Procurement processes across public sector undertakings reveal a similar pattern. RTI requests seeking tender documents, comparative bid statements, and eligibility evaluations are often denied even after contracts have been finalised. Information commissions have on occasion observed that while confidentiality may be justified during the bidding stage, transparency after the award of contracts is essential to prevent arbitrariness and ensure fair competition. Despite this principle being recognised in multiple decisions, refusals continue to be defended under Section 8(1)(d), suggesting that the norm of post-award disclosure has not been consistently internalised across authorities.
Infrastructure projects present another area where commercial confidence arguments are routinely deployed. Information relating to toll collection figures, concession agreements, and revenue sharing arrangements has been denied on the ground that concessionaires operate in competitive environments and that disclosure could affect their business interests. In at least one case involving toll road concessions, the CIC accepted the argument that such operational data constituted commercial confidence. This reasoning, while legally permissible, raises broader governance questions. Toll roads are monopoly assets created through public concessions. Charges are approved by public authorities and imposed on citizens who often have limited alternatives. Access to basic operational data is central to assessing whether contractual terms are being enforced and whether public interest safeguards are effective.
The use of trade secret exemptions is not confined to central bodies. State governments and their agencies have also increasingly relied on Section 8(1)(d) to refuse disclosure. A recent example reported in the media involved a state investment promotion agency declining to provide details of proposed investments, including sectoral and location information, citing commercial confidence and fiduciary exemptions.
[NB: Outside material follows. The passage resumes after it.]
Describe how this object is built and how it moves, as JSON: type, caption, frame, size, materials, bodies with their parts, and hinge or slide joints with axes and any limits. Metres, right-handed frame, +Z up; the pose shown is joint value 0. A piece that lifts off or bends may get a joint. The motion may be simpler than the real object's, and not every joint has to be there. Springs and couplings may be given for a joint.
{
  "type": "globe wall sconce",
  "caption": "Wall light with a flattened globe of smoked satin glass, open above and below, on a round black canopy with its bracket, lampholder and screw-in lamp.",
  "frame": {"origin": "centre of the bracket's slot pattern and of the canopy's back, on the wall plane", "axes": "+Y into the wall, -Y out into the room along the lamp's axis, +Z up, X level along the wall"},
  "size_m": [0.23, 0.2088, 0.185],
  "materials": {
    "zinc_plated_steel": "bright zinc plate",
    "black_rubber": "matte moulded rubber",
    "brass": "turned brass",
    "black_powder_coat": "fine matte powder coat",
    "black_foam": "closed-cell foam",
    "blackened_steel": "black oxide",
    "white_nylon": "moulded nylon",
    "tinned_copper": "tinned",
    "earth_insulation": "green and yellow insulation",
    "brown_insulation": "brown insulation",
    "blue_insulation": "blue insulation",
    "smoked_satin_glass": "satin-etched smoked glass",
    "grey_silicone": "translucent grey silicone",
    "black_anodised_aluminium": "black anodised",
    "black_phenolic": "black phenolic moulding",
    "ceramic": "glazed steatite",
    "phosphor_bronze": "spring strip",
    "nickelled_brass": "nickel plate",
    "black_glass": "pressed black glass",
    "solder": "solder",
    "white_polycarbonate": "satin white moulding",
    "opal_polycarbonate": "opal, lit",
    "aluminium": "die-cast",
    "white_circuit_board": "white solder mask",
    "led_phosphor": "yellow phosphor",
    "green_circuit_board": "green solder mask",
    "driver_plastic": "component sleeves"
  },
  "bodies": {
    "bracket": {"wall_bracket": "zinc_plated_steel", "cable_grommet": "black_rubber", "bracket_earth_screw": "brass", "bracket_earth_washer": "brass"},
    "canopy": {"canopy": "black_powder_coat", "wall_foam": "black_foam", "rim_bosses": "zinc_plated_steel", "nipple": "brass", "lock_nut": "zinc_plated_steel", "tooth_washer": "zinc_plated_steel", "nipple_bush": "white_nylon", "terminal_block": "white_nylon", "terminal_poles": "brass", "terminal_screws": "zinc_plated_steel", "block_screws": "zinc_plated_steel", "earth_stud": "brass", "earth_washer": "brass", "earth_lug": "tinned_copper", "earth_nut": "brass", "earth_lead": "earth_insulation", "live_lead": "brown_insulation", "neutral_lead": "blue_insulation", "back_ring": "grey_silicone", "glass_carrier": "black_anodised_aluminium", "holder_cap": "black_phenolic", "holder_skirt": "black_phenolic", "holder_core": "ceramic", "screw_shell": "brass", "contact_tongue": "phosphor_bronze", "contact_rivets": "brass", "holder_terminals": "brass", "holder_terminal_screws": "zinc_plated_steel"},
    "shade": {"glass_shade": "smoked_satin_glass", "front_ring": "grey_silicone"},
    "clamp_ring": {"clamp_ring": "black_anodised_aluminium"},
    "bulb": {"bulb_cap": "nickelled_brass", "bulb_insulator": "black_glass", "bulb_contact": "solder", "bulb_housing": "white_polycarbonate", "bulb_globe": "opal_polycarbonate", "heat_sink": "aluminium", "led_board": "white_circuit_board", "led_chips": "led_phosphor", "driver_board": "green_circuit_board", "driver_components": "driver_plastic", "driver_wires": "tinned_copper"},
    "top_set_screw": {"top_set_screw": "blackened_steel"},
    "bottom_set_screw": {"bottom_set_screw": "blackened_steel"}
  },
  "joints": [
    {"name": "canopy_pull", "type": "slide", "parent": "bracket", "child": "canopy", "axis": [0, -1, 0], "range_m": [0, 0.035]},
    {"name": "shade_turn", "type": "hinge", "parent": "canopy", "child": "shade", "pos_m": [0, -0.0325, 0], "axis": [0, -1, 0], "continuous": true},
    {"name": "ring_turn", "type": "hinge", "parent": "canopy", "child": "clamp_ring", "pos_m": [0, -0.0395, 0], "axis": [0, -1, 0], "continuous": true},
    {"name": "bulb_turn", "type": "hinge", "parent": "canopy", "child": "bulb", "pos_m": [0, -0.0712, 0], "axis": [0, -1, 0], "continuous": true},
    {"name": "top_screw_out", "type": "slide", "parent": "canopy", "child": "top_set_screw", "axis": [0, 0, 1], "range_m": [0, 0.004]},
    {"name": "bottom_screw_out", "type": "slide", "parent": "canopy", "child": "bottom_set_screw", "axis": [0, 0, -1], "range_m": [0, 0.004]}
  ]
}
This occurred even as the same government publicly highlighted those investments as evidence of economic performance. When information is selectively disclosed for promotional purposes but withheld from scrutiny, it raises legitimate questions about the coherence and consistency of confidentiality claims.
What unites these diverse examples is the limited application of a structured harm assessment. Section 8(1)(d) does not permit blanket exemptions. Authorities are required to demonstrate how disclosure would harm competitive interests and why such harm outweighs the public interest in transparency. In practice, many CIC orders rely on general assertions that information is commercially sensitive, without detailing the nature, likelihood, or magnitude of the alleged harm. Nor is it always evident whether alternatives such as partial disclosure, anonymisation, or redaction were considered.
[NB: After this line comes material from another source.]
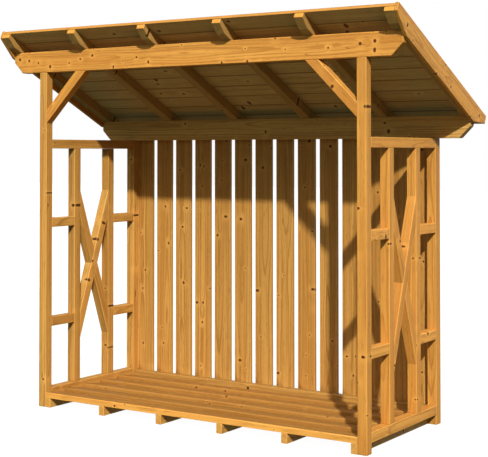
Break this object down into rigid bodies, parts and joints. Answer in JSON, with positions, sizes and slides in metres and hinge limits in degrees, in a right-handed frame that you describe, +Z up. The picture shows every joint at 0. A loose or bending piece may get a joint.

Judicial interpretation of the RTI Act has consistently emphasised that exemptions must be narrowly construed. Courts have held that once public money is spent, public contracts are executed, or public services are priced, a significant portion of related information acquires a public character. These principles are well established in jurisprudence and frequently cited in legal commentary. Yet translating them into routine administrative practice remains uneven.
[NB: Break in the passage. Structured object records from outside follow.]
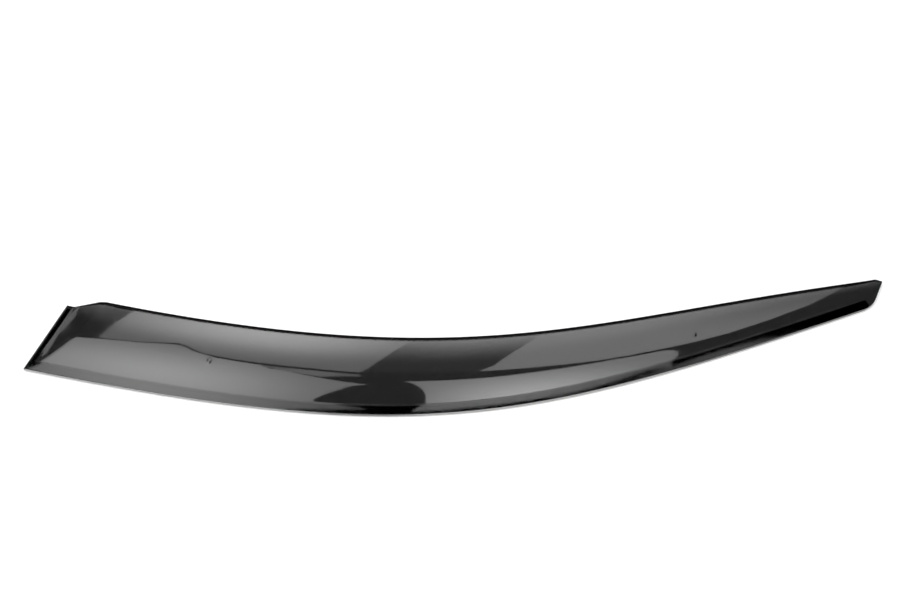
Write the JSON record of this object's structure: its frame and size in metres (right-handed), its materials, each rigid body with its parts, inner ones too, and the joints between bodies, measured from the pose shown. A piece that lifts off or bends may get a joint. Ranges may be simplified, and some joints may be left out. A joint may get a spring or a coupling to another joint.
{
  "type": "window rain deflector",
  "caption": "Stick-on tinted visor for the top of a car's front side window: a curved moulded sheet with a flat taped flange that keeps rain out while the window is open.",
  "frame": {"origin": "middle of the footprint, on the face of the tape that meets the glass", "axes": "+X along the length towards the narrow front tip, +Y from the bonded edge to the free edge, +Z away from the glass"},
  "size_m": [0.9, 0.1712, 0.0259],
  "materials": {
    "tinted_acrylic": "dark smoke tinted acrylic, polished on both faces, with paler cut edges",
    "foam_tape": "matte black double-sided foam tape"
  },
  "bodies": {
    "root": {"visor_shell": "tinted_acrylic", "mounting_tape": "foam_tape", "rear_tape": "foam_tape"}
  },
  "joints": []
}
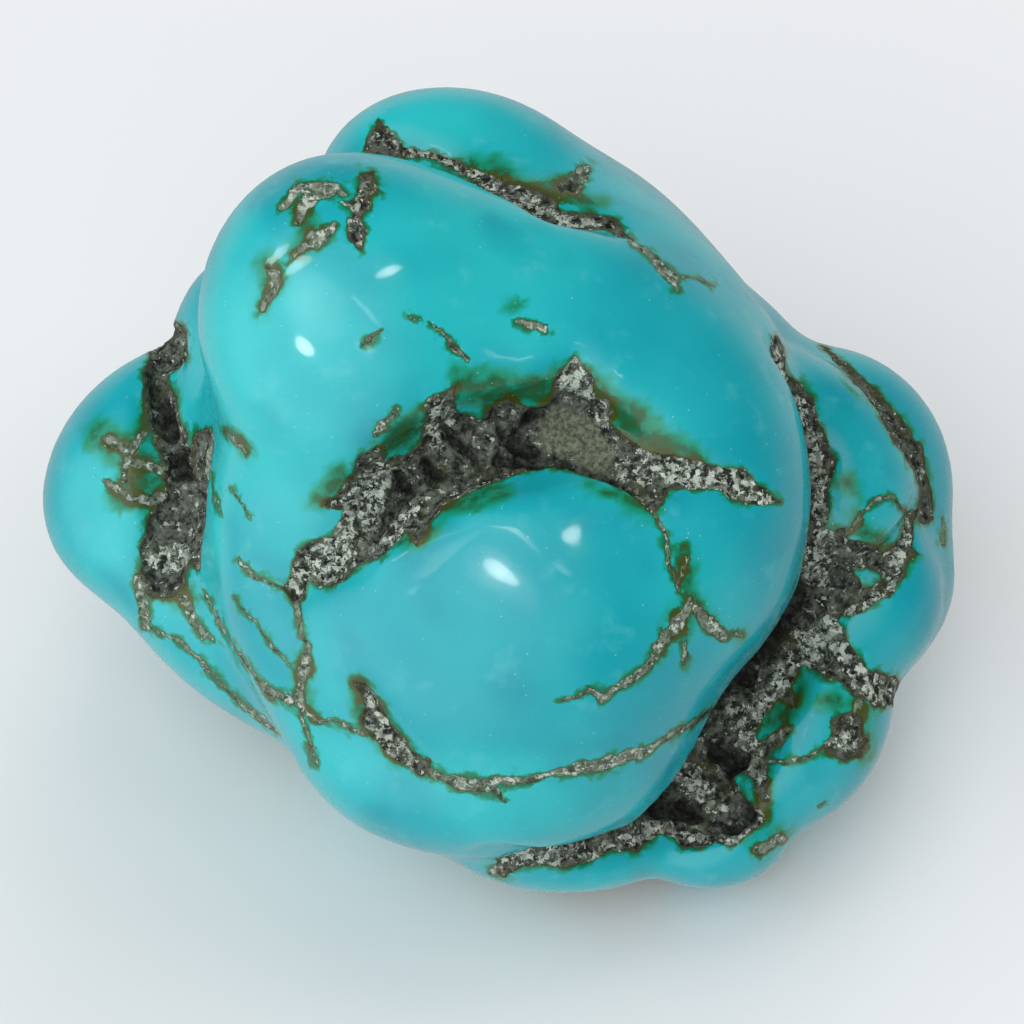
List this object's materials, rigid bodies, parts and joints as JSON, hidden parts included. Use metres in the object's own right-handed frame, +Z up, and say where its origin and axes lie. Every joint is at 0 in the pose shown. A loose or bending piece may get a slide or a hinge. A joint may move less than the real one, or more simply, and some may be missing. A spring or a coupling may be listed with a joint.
{
  "type": "raw turquoise nugget",
  "caption": "Lumpy tumble-polished turquoise stone with dark matrix-filled crevices and veins, resting on a small worn flat underneath.",
  "frame": {"origin": "the point of the floor under the middle of the stone's bounding box", "axes": "+Z up from the floor, +X along the stone's longest side, the knobbed face with the central crevice leans back and looks towards -Y"},
  "size_m": [0.0484, 0.04, 0.0377],
  "materials": {
    "turquoise": "waxy tumble polish, blue-green, with dark brown-grey matrix in the furrows"
  },
  "bodies": {
    "root": {"turquoise_nugget": "turquoise"}
  },
  "joints": []
}
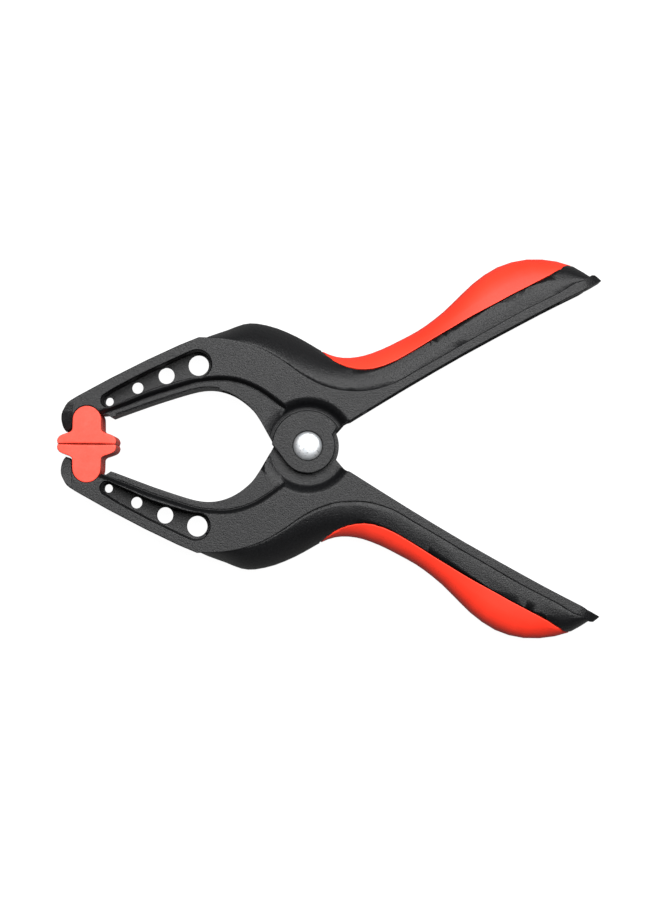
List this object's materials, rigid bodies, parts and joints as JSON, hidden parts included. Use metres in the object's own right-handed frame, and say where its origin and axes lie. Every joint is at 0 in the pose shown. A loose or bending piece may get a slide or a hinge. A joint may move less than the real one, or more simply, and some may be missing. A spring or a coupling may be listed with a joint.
{
  "type": "spring clamp",
  "caption": "Hand spring clamp: bow-shaped jaws with swivelling soft pads, pierced jaw webs, a riveted sprung pivot and soft-gripped flared handles.",
  "frame": {"origin": "centre of the clamp's length and height, on the plane its lower side rests on", "axes": "+X along the clamp from the jaws to the handles, +Y from the lower lever to the upper lever, +Z along the pivot axis towards the rivet's domed head"},
  "size_m": [0.1779, 0.125, 0.022],
  "materials": {
    "black_nylon": "fine matt spark-eroded grain",
    "red_soft_grip": "satin soft-touch",
    "red_pad": "matt",
    "zinc_plate": "bright zinc plate",
    "spring_steel": "drawn wire"
  },
  "bodies": {
    "lower_arm": {"lower_lever": "black_nylon", "lower_grip": "red_soft_grip", "pivot_rivet": "zinc_plate", "rivet_washer": "zinc_plate", "torsion_spring": "spring_steel"},
    "upper_arm": {"upper_lever": "black_nylon", "upper_grip": "red_soft_grip"},
    "lower_pad": {"lower_jaw_pad": "red_pad"},
    "upper_pad": {"upper_jaw_pad": "red_pad"}
  },
  "joints": [
    {"name": "jaw_pivot", "type": "hinge", "parent": "lower_arm", "child": "upper_arm", "pos_m": [-0.00704, 0, 0.011], "axis": [0, 0, -1], "range_deg": [0, 56], "stiffness_Nm_per_rad": 1.8, "springref_deg": -68.75, "deforming": ["torsion_spring"]},
    {"name": "lower_pad_swivel", "type": "hinge", "parent": "lower_arm", "child": "lower_pad", "pos_m": [-0.07924, -0.0079, 0.011], "axis": [0, 0, -1], "range_deg": [0, 28]},
    {"name": "upper_pad_swivel", "type": "hinge", "parent": "upper_arm", "child": "upper_pad", "pos_m": [-0.07924, 0.0079, 0.011], "axis": [0, 0, 1], "range_deg": [0, 28]}
  ],
  "couplings": [
    {"joint": "lower_pad_swivel", "follows": "jaw_pivot", "ratio": 0.5},
    {"joint": "upper_pad_swivel", "follows": "jaw_pivot", "ratio": 0.5}
  ]
}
The cumulative effect of this approach is a gradual narrowing of the RTI regime’s practical reach. While the Act continues to enable access to certain categories of information, its ability to illuminate how public resources are priced, allocated, and managed is weakened when commercial confidence becomes a default shield. Over time, transparency risks being reduced to procedural compliance rather than substantive accountability.
This narrowing has broader implications for governance. When citizens are unable to access information about contracts, pricing mechanisms, or the performance of concessionaires, the space for informed public debate shrinks. Accountability mechanisms that depend on transparency, including legislative oversight and audit processes, are indirectly weakened.
Addressing this issue does not require legislative amendment. The text of Section 8(1)(d) already contains the tools necessary for balanced decision making. What is required is clearer and more consistent application. Information commissions could insist on explicit harm assessments when the exemption is invoked, require authorities to demonstrate why partial disclosure is not feasible, and articulate more clearly how public interest considerations have been weighed.